E é o que é: mais um esforço para
distrair a atenção, para que ninguém se atenha à substância das revelações.
(Hoje, Melissa Harris-Parry, âncora do no noticiário matinal na rede MSNBC
culpou Snowden pelo fato de a mídia estar dando
mais atenção a ele do que às revelações sobre a Agência de Segurança Nacional
dos EUA:como se ela não tivesse programa
seu, que vai ao ar duas vezes na semana, no qual poderia falar o quanto quisesse
sobre as revelações que diz considerar tão importantes.
Comparem-se
(a) a atenção que tem sido dada ao
drama do asilo de Snowden e a alegados traços de caráter, e (b) a atenção dada à substância das
revelações sobre espionagem em massa, indiscriminada, pela Agência de Segurança
Nacional dos EUA.
Ou
comparem-se (a) as repetidas
manifestações em órgãos da imprensa norte-americana, no sentido de que Snowden
(e outros que estão trabalhando para denunciar a espionagem em massa na Agência
de Segurança Nacional) sejam tratados como criminosos, e (b) a virtualmente nenhuma
manifestação, na mídia dos EUA, no sentido de que o diretor da Inteligência
Nacional, James Clapper, seja tratado como criminoso por mentir ao Congresso.
A
invenção de alguma nova “ameaça” é, só, mais um esforço para falar de qualquer
coisa, exceto as revelações de que o governo dos EUA mente ao Congresso e de que
a Agência de Segurança Nacional dos EUA, apoiada em premissas muito duvidosas do
ponto de vista da legalidade, espiona todos os cidadãos norte-americanos (além
de espionar o resto do mundo).
Falguni Sheth |
Ontem era outra coisa, amanhã
inventarão uma terceira, quarta coisa.
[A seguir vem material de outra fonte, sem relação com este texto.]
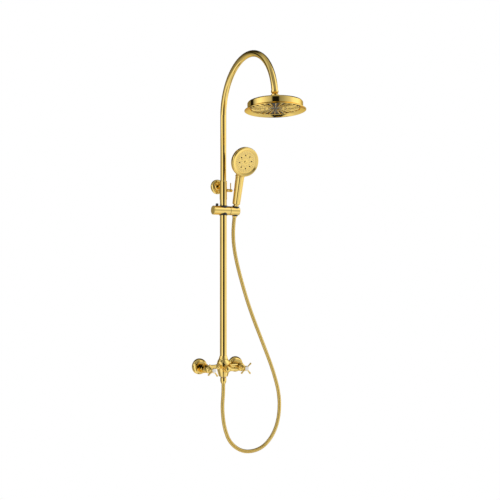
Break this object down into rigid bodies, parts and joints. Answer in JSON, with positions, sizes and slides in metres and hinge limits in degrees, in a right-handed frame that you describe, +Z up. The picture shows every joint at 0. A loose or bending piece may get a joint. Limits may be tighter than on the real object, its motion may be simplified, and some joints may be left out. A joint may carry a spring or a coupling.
{
  "type": "shower column",
  "caption": "Exposed gold shower column: wall valve with cross handles and diverter, telescopic riser, gooseneck with rainfall head, sliding holder, handset and hose.",
  "frame": {"origin": "on the wall, half way between the two inlet studs", "axes": "+Z up along the riser, +Y into the wall, +X to the right for someone facing the wall; the head reaches out along -Y"},
  "size_m": [0.3617, 0.5309, 1.4471],
  "materials": {
    "gold_plated_plastic": "gold-plated plastic, mirror bright",
    "polished_gold": "polished gold coating, mirror bright",
    "plain_brass": "machined",
    "white_porcelain": "glossy glaze",
    "black_plastic": "fine matt",
    "grey_rubber": "soft matt",
    "sand_rubber": "soft satin",
    "steel": "plain"
  },
  "bodies": {
    "valve_and_pole": {"left_s_union": "polished_gold", "right_s_union": "polished_gold", "left_escutcheon": "polished_gold", "right_escutcheon": "polished_gold", "left_union_nut": "polished_gold", "right_union_nut": "polished_gold", "inlet_washers": "grey_rubber", "valve_body": "polished_gold", "hot_cartridge": "plain_brass", "cold_cartridge": "plain_brass", "hot_bonnet": "polished_gold", "cold_bonnet": "polished_gold", "diverter_cartridge": "plain_brass", "diverter_bonnet": "polished_gold", "riser_nut": "polished_gold", "riser_pole": "polished_gold", "riser_sleeve": "polished_gold", "wall_plate": "plain_brass", "bracket_arm": "polished_gold", "bracket_grub_screw": "steel", "bracket_escutcheon": "polished_gold", "outlet_nipple": "plain_brass", "hose_washer": "grey_rubber", "hose_nut_bottom": "polished_gold", "hose": "polished_gold"},
    "hot_tap": {"hot_spindle": "plain_brass", "hot_handle": "polished_gold", "hot_handle_screw": "steel", "hot_index_cap": "white_porcelain"},
    "cold_tap": {"cold_spindle": "plain_brass", "cold_handle": "polished_gold", "cold_handle_screw": "steel", "cold_index_cap": "white_porcelain"},
    "diverter_key": {"diverter_spindle": "plain_brass", "diverter_lever": "polished_gold"},
    "lock": {"lock_screw": "polished_gold", "lock_pin": "polished_gold"},
    "riser_guide": {"guide_ring": "black_plastic"},
    "gooseneck": {"gooseneck_arm": "polished_gold", "arm_end_nut": "polished_gold", "swivel_ball": "polished_gold"},
    "ball_ring": {"ball_seal": "black_plastic"},
    "head": {"ball_collar": "polished_gold", "head_shell": "polished_gold", "head_rim": "polished_gold", "spray_plate": "polished_gold", "nozzle_mat": "sand_rubber"},
    "slide_bush": {"slider_bush": "black_plastic"},
    "slider": {"slider_body": "polished_gold", "slider_end_cap": "polished_gold", "button_spring": "steel"},
    "button": {"release_button": "black_plastic"},
    "handset_holder": {"holder": "polished_gold", "holder_liner": "black_plastic", "holder_pivot_screw": "steel"},
    "handset": {"handset_handle": "gold_plated_plastic", "handset_shell": "gold_plated_plastic", "handset_face": "gold_plated_plastic", "handset_nozzles": "sand_rubber", "hose_nut_top": "polished_gold"}
  },
  "joints": [
    {"name": "hot_tap_turn", "type": "hinge", "parent": "valve_and_pole", "child": "hot_tap", "pos_m": [-0.067, -0.1, -0.0055], "axis": [0, -1, 0], "range_deg": [0, 90]},
    {"name": "cold_tap_turn", "type": "hinge", "parent": "valve_and_pole", "child": "cold_tap", "pos_m": [0.067, -0.1, -0.0055], "axis": [0, -1, 0], "range_deg": [-90, 0]},
    {"name": "diverter_turn", "type": "hinge", "parent": "valve_and_pole", "child": "diverter_key", "pos_m": [0, -0.09, -0.0065], "axis": [0, -1, 0], "range_deg": [0, 90]},
    {"name": "lock_turn", "type": "hinge", "parent": "valve_and_pole", "child": "lock", "pos_m": [0.03, -0.05, 0.6475], "axis": [1, 0, 0], "range_deg": [0, 180]},
    {"name": "riser_slide", "type": "slide", "parent": "valve_and_pole", "child": "riser_guide", "axis": [0, 0, 1], "range_m": [-0.22, 0.18]},
    {"name": "gooseneck_swivel", "type": "hinge", "parent": "riser_guide", "child": "gooseneck", "pos_m": [0, -0.05, 0.8], "axis": [0, 0, 1], "range_deg": [-75, 75]},
    {"name": "head_tilt_x", "type": "hinge", "parent": "gooseneck", "child": "ball_ring", "pos_m": [0, -0.4134, 0.9256], "axis": [1, 0, 0], "range_deg": [-6, 6]},
    {"name": "head_tilt_y", "type": "hinge", "parent": "ball_ring", "child": "head", "pos_m": [0, -0.4134, 0.9256], "axis": [0, 1, 0], "range_deg": [-6, 6]},
    {"name": "slider_travel", "type": "slide", "parent": "valve_and_pole", "child": "slide_bush", "axis": [0, 0, 1], "range_m": [-0.28, 0.012], "deforming": ["hose"]},
    {"name": "slider_swing", "type": "hinge", "parent": "slide_bush", "child": "slider", "pos_m": [0, -0.05, 0.573], "axis": [0, 0, 1], "range_deg": [-40, 10]},
    {"name": "button_press", "type": "slide", "parent": "slider", "child": "button", "axis": [0, 0, -1], "range_m": [0, 0.004], "stiffness_N_per_m": 400, "springref_m": -0.003, "deforming": ["button_spring"]},
    {"name": "holder_tilt", "type": "hinge", "parent": "slider", "child": "handset_holder", "pos_m": [0.0252, -0.05, 0.573], "axis": [1, 0, 0], "range_deg": [-6, 40]},
    {"name": "handset_lift", "type": "slide", "parent": "handset_holder", "child": "handset", "axis": [0, -0.2756, 0.9613], "range_m": [0, 0.06]}
  ]
}
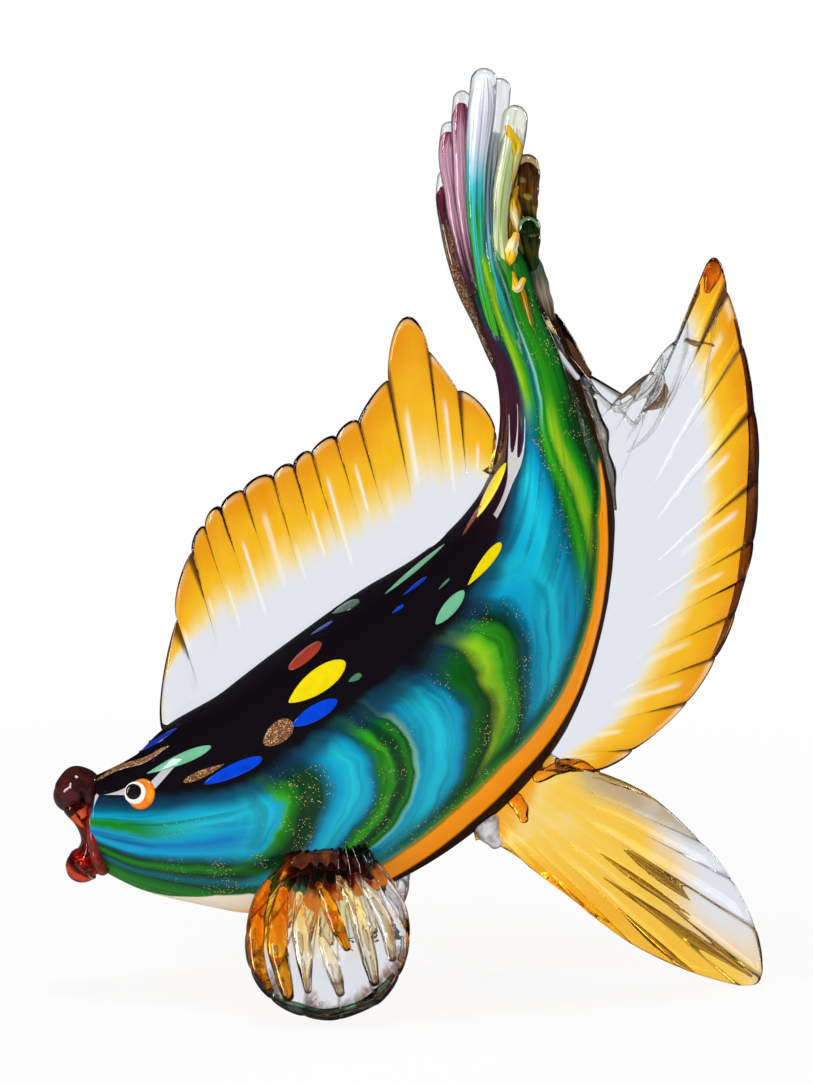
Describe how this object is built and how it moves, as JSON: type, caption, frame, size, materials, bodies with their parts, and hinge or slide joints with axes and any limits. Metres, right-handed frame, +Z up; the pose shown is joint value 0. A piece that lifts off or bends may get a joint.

Como já disse nessa entrevista
a Falguni Sheth publicada hoje em
Salon, é atitude típica dos EUA: no resto
do mundo mídia e analistas focam-se no conteúdo das revelações; nos EUA, os
jornalistas e especialistas midiáticos mantêm-se obcecadamente a falar de
qualquer coisa, exceto do conteúdo das revelações.
Haveria
inúmeras vias acessíveis para que Snowden divulgasse os documentos que decidira
divulgar. Ele escolheu a que lhe pareceu mais responsável: procurar jornais e
jornalistas nos quais confiava e cobrar que a divulgação fosse feita com
responsabilidade. O esforço para desmoralizá-lo e apresentá-lo como alguma
espécie de traidor não encontra nenhuma confirmação nos fatos. Toda a entrevista
tratou desse aspecto.
Quem queira saber quem, de fato,
teve comportamento
criminoso e
causou dano
grave aos EUA, não terá dificuldades para
descobrir – e fará trabalho mais
produtivo que o de demonizar quem tanto se arriscou para tocar o apito e alertar
as pessoas contra, precisamente, aqueles crimes. Mas, como já disse, e aqui repito,
nada disso nos impedirá, nem por um momento, de continuar a informar sobre os
muitos casos de espionagem e vigilância interna pela Agência de Segurança
Nacional dos EUA que ainda não vieram a público.